My hero- our hero.  The tears of relief I cried when he would walk in!  But he wasn’t just another physical body to hold our daughter and tend to her needs, he brought with him so much more.  His presence ushered in peace. It was so tangible, even McKaela would notice.  The entire environment would shift when he arrived.  He was calm, strong, unmoved.  He saved so many of my days from becoming a disaster.

Before I would hurry off for my few minutes to tend to my physical and emotional needs, I would watch him coo, rock, swing and gush all his love on our little girl.  It was oozing onto me too.  Those weeks were some of the most trying I had experienced to date, but they were also filled with amazement.  I watched my husband take up the mantle of fatherhood, walk into deeper places of love, and sacrifice more than he had ever been asked.

“If human love does not carry a man beyond himself, it is not love. If love is always discreet, always wise, always sensible and calculating, never carried beyond itself, it is not love at all. It may be affection, it may be warmth of feeling, but it has not the true nature of love in it.”
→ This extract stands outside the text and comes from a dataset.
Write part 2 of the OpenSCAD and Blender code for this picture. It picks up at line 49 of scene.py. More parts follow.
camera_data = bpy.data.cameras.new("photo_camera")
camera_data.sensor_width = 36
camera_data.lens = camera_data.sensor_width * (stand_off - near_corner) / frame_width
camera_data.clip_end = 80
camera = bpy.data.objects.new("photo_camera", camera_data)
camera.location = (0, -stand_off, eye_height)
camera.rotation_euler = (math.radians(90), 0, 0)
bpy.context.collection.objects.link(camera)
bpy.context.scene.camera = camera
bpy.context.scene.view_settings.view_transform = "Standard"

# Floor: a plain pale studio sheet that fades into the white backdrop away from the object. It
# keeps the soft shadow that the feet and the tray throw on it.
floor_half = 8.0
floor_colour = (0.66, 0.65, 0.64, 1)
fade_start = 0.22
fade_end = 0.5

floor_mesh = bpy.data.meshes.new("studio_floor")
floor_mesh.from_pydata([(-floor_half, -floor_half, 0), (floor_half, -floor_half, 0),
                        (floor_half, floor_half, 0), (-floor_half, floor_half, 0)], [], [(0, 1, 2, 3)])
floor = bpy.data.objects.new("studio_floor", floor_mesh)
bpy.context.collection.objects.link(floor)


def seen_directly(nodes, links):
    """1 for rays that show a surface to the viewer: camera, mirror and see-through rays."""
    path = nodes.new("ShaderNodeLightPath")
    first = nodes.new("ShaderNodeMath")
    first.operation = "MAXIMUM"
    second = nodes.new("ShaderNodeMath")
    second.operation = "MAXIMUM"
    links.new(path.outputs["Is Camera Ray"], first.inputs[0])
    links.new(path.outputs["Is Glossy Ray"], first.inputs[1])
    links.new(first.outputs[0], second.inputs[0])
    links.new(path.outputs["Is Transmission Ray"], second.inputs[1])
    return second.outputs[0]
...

― Meg Meeker, Strong Fathers, Strong Daughters: 10 Secrets Every Father Should Know

Love is beautiful, connecting and pure.

Dads have a remarkable opportunity to be a physical expression of God’s love for us, His children.  There is no other earthly role that resembles this connection more closely.  When a father chooses to step into that responsibility and allow the purity of love to flow out, it is beautiful.

But interestingly, sometimes Dads are displaying, even screaming love through their actions, but we don’t see it.  Sometimes they are loving big, deep, and creatively, but their spouse is blinded.
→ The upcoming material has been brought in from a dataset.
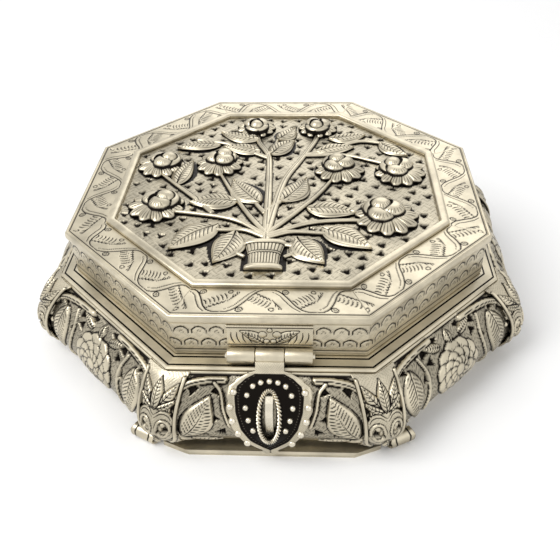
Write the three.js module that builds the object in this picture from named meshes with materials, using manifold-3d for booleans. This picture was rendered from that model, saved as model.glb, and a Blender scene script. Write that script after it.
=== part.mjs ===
// An octagonal silver box: a pierced body on a shallow base, a hinged lid worked with a
// flowering tree, and a hinged hasp that drops over a catch on the front.
// Millimetres, +Z up, front towards -Y. The origin is the centre of the base's underside.
import * as THREE from "three";
import { mergeVertices } from "three/addons/utils/BufferGeometryUtils.js";
import Module from "manifold-3d";

const wasm = await Module();
wasm.setup();

// Driving dimensions. "Half" widths run from the centre to a flat side of the octagon.
const SIDES = 8;
const STEP = (2 * Math.PI) / SIDES;
const CORNER = 1 / Math.cos(STEP / 2); // corner radius over half width
const FIT = 0.3; // gap between neighbouring pieces
const LID_HALF = 70; // outside of the lid's edge band
const LID_TOP_Z = 46;
const SEAM_Z = 30; // where the lid meets the body
const SKIRT_HALF = 69.2;
const SKIRT_WALL = 1.4;
const COLLAR_HALF = 66.8;
const COLLAR_TOP_Z = 35;
const SHEET = 1.4; // wall of the side panels
const STRAP_PROUD = 1.2;
const STRAP_ANGLE = THREE.MathUtils.degToRad(4.4);
const BASE_HALF = 76.2;
const BASE_TOP_Z = 4.9;
const LIP_HALF = 83.4;
const LIP_LONG = 34; // half the length of the lip under the front and the rear
const LIP_CORNER = 86.9; // distance of the lip's cut corners from the centre
const FOOT_R = 2.5;
const FOOT_OUT = 86.7;
const FOOT_ROOT = 84;
const FOOT_TURN = THREE.MathUtils.degToRad(5); // from the corner towards the diagonal side
const RIDGE_HALF = 56; // raised moulding round the lid's pierced panel
const RELIEF_Z = LID_TOP_Z + FIT;
const RELIEF_HIGH = 1.1;
const KNUCKLE_R = 2.3;
const PIN_R = 0.85;
const BORE_R = 1.05;
const HINGE_Y = 72.4; // both hinge axes lie this far from the centre
const HINGE_Z = 32.8;
const REAR_KNUCKLE = 8.4;
const REAR_PITCH = 8.8;
const HASP_HINGE_LONG = 25.2;
const HASP_KNUCKLE = 8.4;
const HASP_SHEET = 1.1;
const SLOT_HALF = 1.9;
const SLOT_LOW_Z = 10;
const SLOT_HIGH_Z = 26;
const CATCH_WIDE = 2.2;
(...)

Not all dads father the same way.  Not all dads will do it like your Father did or like you envisioned.

Many times I have run errands on a Saturday morning, returned home at noon to find my husband and daughter still in pajamas with dirty dishes in the sink and toys all over the floor.  Everything in me wants to groan, “What have you been doing?”  And the times I have, the response was, “Playing.”
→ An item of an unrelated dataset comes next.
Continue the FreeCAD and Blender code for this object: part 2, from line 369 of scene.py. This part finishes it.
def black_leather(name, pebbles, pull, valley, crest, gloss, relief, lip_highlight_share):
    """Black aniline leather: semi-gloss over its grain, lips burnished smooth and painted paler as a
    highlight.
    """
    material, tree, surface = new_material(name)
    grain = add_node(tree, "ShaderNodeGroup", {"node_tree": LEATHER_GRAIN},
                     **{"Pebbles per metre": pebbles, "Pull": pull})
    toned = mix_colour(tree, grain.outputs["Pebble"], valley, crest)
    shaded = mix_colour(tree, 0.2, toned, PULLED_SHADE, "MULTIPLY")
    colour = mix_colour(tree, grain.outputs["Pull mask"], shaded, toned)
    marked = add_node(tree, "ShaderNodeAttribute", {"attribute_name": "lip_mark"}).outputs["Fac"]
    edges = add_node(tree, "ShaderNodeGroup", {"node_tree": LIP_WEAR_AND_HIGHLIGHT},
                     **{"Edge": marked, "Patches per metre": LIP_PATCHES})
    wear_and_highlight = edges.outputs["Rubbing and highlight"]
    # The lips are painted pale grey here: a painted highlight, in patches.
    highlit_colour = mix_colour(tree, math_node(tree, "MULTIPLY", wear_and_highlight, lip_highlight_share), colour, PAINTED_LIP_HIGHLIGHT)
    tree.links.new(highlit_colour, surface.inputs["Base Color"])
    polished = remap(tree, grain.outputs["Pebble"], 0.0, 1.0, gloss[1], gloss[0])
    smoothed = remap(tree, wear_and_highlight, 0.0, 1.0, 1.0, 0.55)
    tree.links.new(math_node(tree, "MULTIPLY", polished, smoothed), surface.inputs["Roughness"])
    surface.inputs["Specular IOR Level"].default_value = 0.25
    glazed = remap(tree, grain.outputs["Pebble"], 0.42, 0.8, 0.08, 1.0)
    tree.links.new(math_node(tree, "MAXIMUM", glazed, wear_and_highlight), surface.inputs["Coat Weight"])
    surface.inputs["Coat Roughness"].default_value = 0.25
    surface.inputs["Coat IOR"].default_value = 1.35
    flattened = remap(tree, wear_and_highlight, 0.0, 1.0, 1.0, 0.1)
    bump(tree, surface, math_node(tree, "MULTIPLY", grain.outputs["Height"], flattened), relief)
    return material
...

My husband doesn’t follow my guidebook for fathering.  He does it his way.  And you know what?  It is beautiful.

Many dads are loving, giving, investing and pulling out gifts in our kids, but because it looks different from mothering, it goes unnoticed.  Let’s start recognizing and valuing what Dads are doing, even when it doesn’t fit the routine, rubs us wrong or colors outside our pristine lines.

In a recent conversation with my husband about family values and practices, he posed 1 question to me.  Could I allow him to father authentically, from what he has to give?  Essentially, could I trust him to invest in our kids the best way that he knows and be satisfied with that? Could I truly value what he has to give?

Are we out to make our husbands “father of the year”?  Or, are we set on becoming their biggest fan? Can we celebrate the richness of their love, expressed with their own unique style? Even if it means cleaning up yet another mess?

No father parents the same way.  They each have their own style, their own experiences, their own intuition.  But as I have discovered, they father with the most confidence when we surrender expectations and celebrate their authentic father flare.

Dads love just as deeply as moms, but sometimes it looks different.  Dads sacrifice, go above and beyond and show affection, but sometimes the picture clashes with our own.

Sometimes the way they love on our kids is so rich and tangible that it sloshes over and covers us as well.  But many times, it looks different, creative and unique, requiring us moms to take a closer look.

When I walked into our home that day, I saw toys, mess, and chaos.  Had I looked closer, I would have seen smiles, heard giggles and noticed my 2-year-old’s cheery disposition.  She felt wrapped in love, because of her daddy.

Exactly what her Heavenly Father wanted her to experience.

Dad– We celebrate you this weekend.  You don’t need to be anyone or do anything- just be authentically YOU.

TRUTH: The righteous man walks in his integrity; his children are blessed after him.